_What is being asked_.
The lines to be extracted run from the start of the listing through the line containing "# small gaps, and"; copy them exactly and nothing else.

_Collected material_.

----------------

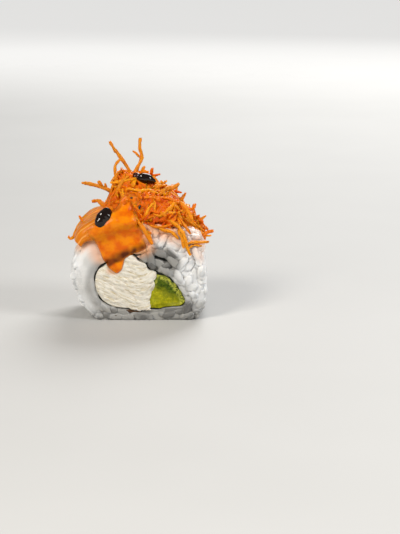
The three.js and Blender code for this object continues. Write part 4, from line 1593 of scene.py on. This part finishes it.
standing_strands = run_tree(paths_piece("strand_paths", STANDING_STRANDS), path_strands_tree(),
                            "standing_strands", Finish=fried_carrot, Blisters=0.7 * MM)
serve(standing_strands, "fried_carrot")


# %% [markdown]
# ## Orange sauce
# A thick warm orange sauce has run from the heap down over the left half of the cut face, and
# ends in a tongue over the cream cheese. It is a smooth closed film: bright orange where it is
# thick, brownish where the seaweed darkens it from below, and nearly gone at its rim. A fluid
# simulation would be hard to steer to this outline, so the outline is drawn as seen in the
# photograph, and rays along that view lay it on what is below. Averaging lets the film bridge
# small gaps, and the deep step where the heap ends, as a thick sauce does.

# %% The sauce as seen from the camera
# Its x and z in mm, where the view crosses an upright plane near the cut face.
SAUCE_OUTLINE = [
    (-18.2, 31.6), (-17.6, 28.6), (-15.4, 26.4), (-13.4, 23.6), (-12.2, 21.2), (-10.6, 18.5),
    (-8.7, 16.7), (-7.2, 16.0), (-5.4, 17.4), (-4.7, 19.6), (-4.2, 21.2), (-1.6, 22.7),
    (0.8, 23.6), (2.8, 24.8), (3.4, 27.0), (3.0, 29.4), (2.6, 32.0), (1.8, 34.0), (0.4, 36.0),
    (0.4, 38.6), (1.6, 41.4), (1.8, 44.6), (-0.6, 46.2), (-3.9, 45.4), (-5.8, 42.4),
    (-7.4, 39.4), (-9.4, 38.0), (-11.2, 36.6), (-13.0, 35.0), (-15.6, 33.8)]
SAUCE_GRID = 0.42
VIEW_PLANE = -13.5
RAY_START = 0.1  # metres before that plane
VIEW = Vector((0, math.cos(CAMERA_ELEVATION), -math.sin(CAMERA_ELEVATION)))


def view_reach(flat, *pieces):
    """How far past the cut face's plane the view through each point meets a piece, in mm."""
    graph = bpy.context.evaluated_depsgraph_get()
    trees = [BVHTree.FromObject(piece, graph) for piece in pieces]
    reach = []
    for x, z in flat:
        start = Vector((x, VIEW_PLANE, z)) * MM - VIEW * RAY_START
        hits = [tree.ray_cast(start, VIEW) for tree in trees]
        travel = min((hit[3] for hit in hits if hit[0]), default=RAY_START)
        reach.append([travel / MM - RAY_START / MM])
    return np.array(reach)


sauce_line = resampled(smooth_path(SAUCE_OUTLINE + SAUCE_OUTLINE[:1], 200)[:-1], 0.4)
flat, faces = filled([sauce_line], SAUCE_GRID)
clear_away(ground)
rim = line_distance(flat, sauce_line)
print("the sauce covers", round(line_area(sauce_line)), "square mm of the view")

# %% The sauce laid over the topping
on_heap = smooth_step(30, 36, flat[:, 1])
met = view_reach(flat, pressed_rice, rice_grains, torn_cheese, salmon_slice, matted_strands)
tight = np.minimum(eased(met, faces, 2), met + 0.1)
spanned = eased(np.minimum(met, eased(met, faces, 40)), faces, 20) - 0.25
meeting = smooth_step(6, 3, np.abs(flat[:, 1] - 38.5))
bridged = eased(np.minimum(met, eased(met, faces, 220)), faces, 40) - 0.2
spanned = spanned + (bridged - spanned) * meeting[:, None]
right_side = smooth_step(-4, -0.5, flat[:, 0]) * smooth_step(25, 28, flat[:, 1])
hugging = np.maximum(0.6 * on_heap * (1 - meeting), 0.8 * right_side)
share = (smooth_step(0, 2.0, rim) * (1 - hugging))[:, None]
reach = tight * (1 - share) + spanned * share
lying = np.insert(flat, 1, VIEW_PLANE, axis=1) + reach * np.array(VIEW)
print("the sauce reaches", round(np.ptp(lying[:, 1])), "mm back from the cut face")

# %% The sauce's body and its brown band
rounding = 1.1 + 2.2 * on_heap + 1.6 * right_side
lip = np.sqrt(np.clip(1 - (1 - np.clip(rim / rounding, 0, 1)) ** 2, 0, 1))
waves = soft_noise(lying, 2.6, 71) + 0.5 * soft_noise(lying, 1.2, 72)
FILM_THICKNESS = 0.42
FILM_DIP = 0.35  # how far the underside sinks into what is below, so that no gap shows
thickness = lip * (FILM_THICKNESS + 0.1 * on_heap + 0.12 * waves)
view = np.array(VIEW)
outside_points = lying - view * thickness[:, None]
inside_points = lying + view * (FILM_DIP * lip)[:, None]
rim_count = len(sauce_line)
inner_ids = np.where(np.arange(len(flat)) < rim_count, np.arange(len(flat)),
                     np.arange(len(flat)) + len(flat) - rim_count)
film_points = np.vstack([outside_points, inside_points[rim_count:]])
film_faces = [*faces, *inner_ids[faces[:, ::-1]]]
over_seaweed = np.interp(
    flat[:, 0], [-10.2, -8.7, -5.4, -1.3, 0.6], [19.4, 20.6, 22.0, 23.5, 24.5])
above = flat[:, 1] - over_seaweed
patchy = 0.85 + 0.35 * soft_noise(lying, 1.3, 73)
seaweed_below = smooth_step(3.2, 0.4, above) * smooth_step(-1.9, -0.8, above)
seaweed_below = np.clip(seaweed_below * patchy, 0, 1)
softer = np.maximum(smooth_step(-12, -15, flat[:, 0]), right_side)
fading = smooth_step(0, 0.8 + 2.6 * softer, rim)
fading *= 1 - 0.85 * smooth_step(41, 44.5, flat[:, 1] + 1.2 * soft_noise(lying, 1.6, 74))
depth = np.concatenate([fading, fading[rim_count:]])
brown = np.concatenate([seaweed_below, seaweed_below[rim_count:]])


# %% Orange sauce
def sauce_finish():
    """A thick cloudy sauce: orange, brown over the seaweed, and clearer where it thins out."""
    # Oil and starch beaten together: cloudy, saturated in depth, with broad smooth highlights.
    finish, tree, shader, brown, depth = new_finish(
        "warm_orange_sauce", "brown", "depth", Roughness=0.26, IOR=1.34, Specular_IOR_Level=0.35,
        Subsurface_Weight=0.3, Subsurface_Radius=(1.0, 0.4, 0.03), Subsurface_Scale=1.2 * MM)
    cloudy = add_node(tree, "ShaderNodeMapRange", {
        "Value": lumps(tree, 3.0, detail=4), "From Min": 0.4, "From Max": 0.62}, "Result")
    shallow = add_node(tree, "ShaderNodeMath", {0: 1.0, 1: depth}, 0, operation="SUBTRACT")
    paint(tree, shader, "#da6202", [(cloudy, "#ea8602"), (brown, "#5a2604"),
                                    (shallow, "#ec9030")],
          relief=lumps(tree, 1.0, detail=4), height=0.16, strength=0.6)
    cover = add_node(tree, "ShaderNodeMapRange", {"Value": depth, "From Max": 0.8}, "Result")
    tree.links.new(cover, shader.inputs["Alpha"])
    return finish


orange_sauce = new_piece("orange_sauce", film_points, film_faces, sauce_finish(),
                         depth=depth, brown=brown)
serve(orange_sauce, "orange_glaze")

# %% [markdown]
# ## Dark sauce
# Two thick beads of dark soy glaze rest on the topping. The sauce is so thick that it stands up
# in rounded drops, nearly black, with a red-brown glow only where it is thin, and its mirror-like
# skin shows the lights as crisp white streaks. Small drops, two smears that have soaked into the
# rice, and clear beads of frying oil lie around them. Every drop is made the same way: a few
# balls run together, as drops do, and rest where the view meets the topping.

# %% Dark sauce
def dark_sauce_finish(name, deep, glow, roughness):
    """Thick syrup: deep in colour where it stands high, and glowing a little where it is thin."""
    # Sugar syrup is as smooth as glass, so lamps show in it as small sharp white shapes.
    finish, tree, shader, thin = new_finish(name, "thin", Roughness=roughness, IOR=1.48)
    paint(tree, shader, deep, [(thin, glow)], relief=lumps(tree, 1.6, detail=1), height=0.1,
          strength=0.35)
    return finish


OWN_REST, MEAN_REST = 0.7, 0.3  # shares of a ball's own depth and of the whole drop's
BALL_LIFT = 0.35  # how far a ball stands out from there, as a share of its half depth


def drop(name, lumps_mm, square, finish):
    """A drop of sauce made of balls that run together where the view meets the topping.

    Each ball is (x, z on the cut face's plane, half width, half depth, half height), in mm."""
    met = view_reach(np.array(lumps_mm)[:, :2], pressed_rice, torn_cheese, salmon_slice,
                     matted_strands, orange_sauce)
    print(name, "rests", np.round(met[:, 0], 1), "mm behind the cut face")
    rows = np.hstack([lumps_mm, OWN_REST * met + MEAN_REST * met.mean()])
    between = [a + (b - a) * share for a, b in zip(rows, rows[1:]) for share in (0.3, 0.5, 0.7)]
    balls = []
    for x, z, wide, deep, high, reach in [*rows, *between]:
        middle = np.array([x, VIEW_PLANE, z]) + (reach - BALL_LIFT * deep) * np.array(VIEW)
        balls.append(ball("ball", middle, (wide, deep, high)))
    points, faces, normals = even_squares(
        name + "_squares", *[piece.data for piece in balls], square=square, rounds=14)
    clear_away(*balls)
    points = points + normals * (0.22 * soft_noise(points, 1.5, 75))[:, None]
    sag = np.linalg.norm(points - eased(points, faces, 60), axis=1)
    return new_piece(name, points, faces, finish, thin=smooth_step(0.5, 1.3, sag))


dark_sauce = dark_sauce_finish("thick_soy_glaze", "#150803", "#6b2408", 0.07)
thin_sauce = dark_sauce_finish("thin_soy_glaze", "#3a1406", "#8f3e10", 0.08)
soaked_sauce = dark_sauce_finish("soaked_soy_glaze", "#4a3018", "#7d5a36", 0.25)
oil = dark_sauce_finish("clear_frying_oil", "#dd6a06", "#ee8e20", 0.04)
left_bead = drop("left_bead", [
    (-12.4, 33.7, 2.2, 1.3, 2.3), (-11.5, 35.3, 2.7, 1.5, 2.6), (-10.5, 36.9, 2.2, 1.3, 2.2)],
    0.22, dark_sauce)
serve(left_bead, "dark_sauce", "dark_sauce_left")
top_bead = drop("top_bead", [
    (1.0, 49.8, 1.8, 1.4, 1.5), (2.6, 49.3, 2.4, 1.7, 1.8), (4.2, 48.6, 1.6, 1.2, 1.1)],
    0.22, dark_sauce)
serve(top_bead, "dark_sauce", "dark_sauce_top")
SMALL_DROPS = {
    "top_drop": (thin_sauce, [(-0.7, 50.3, 1.6, 1.7, 1.35)]),
    "front_speck": (dark_sauce, [(-2.2, 42.4, 0.5, 0.5, 0.4)]),
    "leaning_speck": (dark_sauce, [(0.4, 38.8, 0.45, 0.5, 0.7), (0.8, 39.5, 0.4, 0.4, 0.5)]),
    "low_smear": (soaked_sauce, [(-3.8, 3.3, 1.4, 0.25, 0.4), (-1.8, 2.9, 1.7, 0.25, 0.45),
                                 (0.1, 3.0, 1.1, 0.2, 0.35)]),
    "low_speck": (soaked_sauce, [(-8.0, 1.5, 1.0, 0.25, 0.3)]),
    "left_oil": (oil, [(-4.6, 40.6, 0.7, 0.5, 0.5)]),
    "upper_oil": (oil, [(3.2, 43.9, 0.7, 0.5, 0.5), (3.9, 43.4, 0.5, 0.4, 0.4)]),
    "middle_oil": (oil, [(-1.9, 39.9, 0.5, 0.4, 0.45)]),
    "right_oil": (oil, [(8.6, 37.4, 0.6, 0.5, 0.5)])}
for name, (finish, lumps_mm) in SMALL_DROPS.items():
    serve(drop(name, lumps_mm, 0.16, finish), "orange_glaze" if finish is oil else "dark_sauce")

# %% [markdown]
# ## Floor and light
# The roll stands on a plain pale floor. One floor lit only by lamps near the roll would turn dark
# towards the horizon in a low view, so it glows a little where it is far away. A large soft box
# at the upper left gives the rice its white and the sauce its long highlights, a second one
# lifts the right side, and a third lights the back. The room gives the food a quiet grey light,
# and is drawn paler behind it.

# %% Floor
LIT_MIDDLE = (0.05, 0.2, 0)  # where the lamps light the floor most evenly, in metres
DIMMING = (0.35, 0.95)  # metres from there between which the lamps' light falls off


def floor_finish():
    """Pale paper that is lit a little more the further it is from the roll."""
    # Matt paper: no highlights, and only soft shadows under the roll.
    finish, tree, shader = new_finish(
        "pale_floor", Roughness=0.75, Emission_Color=linear("#f1f0ee"))
    paint(tree, shader, "#b9b8b5", [(lumps(tree, 60), "#bebdba")])
    place = add_node(tree, "ShaderNodeTexCoord", result="Object")
    distance = add_node(tree, "ShaderNodeVectorMath", {0: place, 1: LIT_MIDDLE}, "Value",
                        operation="DISTANCE")
    glow = add_node(tree, "ShaderNodeMapRange", {
        "Value": distance, "From Min": DIMMING[0], "From Max": DIMMING[1], "To Max": 0.74},
        "Result", interpolation_type="SMOOTHSTEP")
    tree.links.new(glow, shader.inputs["Emission Strength"])
    return finish


FLOOR_REACH = 6000  # mm to each side
corners = [(x * FLOOR_REACH, y * FLOOR_REACH, 0) for x, y in ((-1, -1), (1, -1), (1, 1), (-1, 1))]
floor = new_piece("floor", corners, [(0, 1, 2, 3)], floor_finish())
print("floor laid")


# %% Lamps and room
ROLL_MIDDLE = Vector((0, 0, 25)) * MM


def soft_box(name, place, size, power, tint):
    """A square lamp that looks at the middle of the roll, its place and size in mm."""
    data = bpy.data.lights.new(name, "AREA")
    data.shape, data.size, data.energy = "SQUARE", size * MM, power
    data.color = linear(tint)[:3]
    lamp = new_object(name, data)
    lamp.location = Vector(place) * MM
    way = ROLL_MIDDLE - lamp.location
    lamp.rotation_euler = way.to_track_quat("-Z", "Y").to_euler()


soft_box("key_light", (-380, -480, 480), 250, 4.3, "#fffaf2")
soft_box("side_light", (460, -260, 330), 240, 2.0, "#ffffff")
soft_box("back_light", (240, 740, 620), 500, 8.5, "#ffffff")

room = bpy.data.worlds.new("room")
room.use_nodes = True
bpy.context.scene.world = room
room.node_tree.nodes.clear()
seen = add_node(room.node_tree, "ShaderNodeLightPath", result="Is Camera Ray")
strength = add_node(room.node_tree, "ShaderNodeMapRange", {
    "Value": seen, "To Min": 0.34, "To Max": 1.4}, "Result")
walls = add_node(room.node_tree, "ShaderNodeBackground", {
    "Color": linear("#c4c6c9"), "Strength": strength}, 0)
add_node(room.node_tree, "ShaderNodeOutputWorld", {"Surface": walls})
bpy.context.scene.view_settings.view_transform = "Standard"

----------------

_The response_.
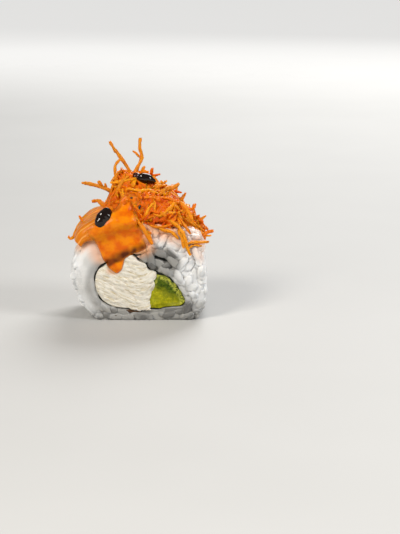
The three.js and Blender code for this object continues. Write part 4, from line 1593 of scene.py on. This part finishes it.
standing_strands = run_tree(paths_piece("strand_paths", STANDING_STRANDS), path_strands_tree(),
                            "standing_strands", Finish=fried_carrot, Blisters=0.7 * MM)
serve(standing_strands, "fried_carrot")


# %% [markdown]
# ## Orange sauce
# A thick warm orange sauce has run from the heap down over the left half of the cut face, and
# ends in a tongue over the cream cheese. It is a smooth closed film: bright orange where it is
# thick, brownish where the seaweed darkens it from below, and nearly gone at its rim. A fluid
# simulation would be hard to steer to this outline, so the outline is drawn as seen in the
# photograph, and rays along that view lay it on what is below. Averaging lets the film bridge
# small gaps, and the deep step where the heap ends, as a thick sauce does.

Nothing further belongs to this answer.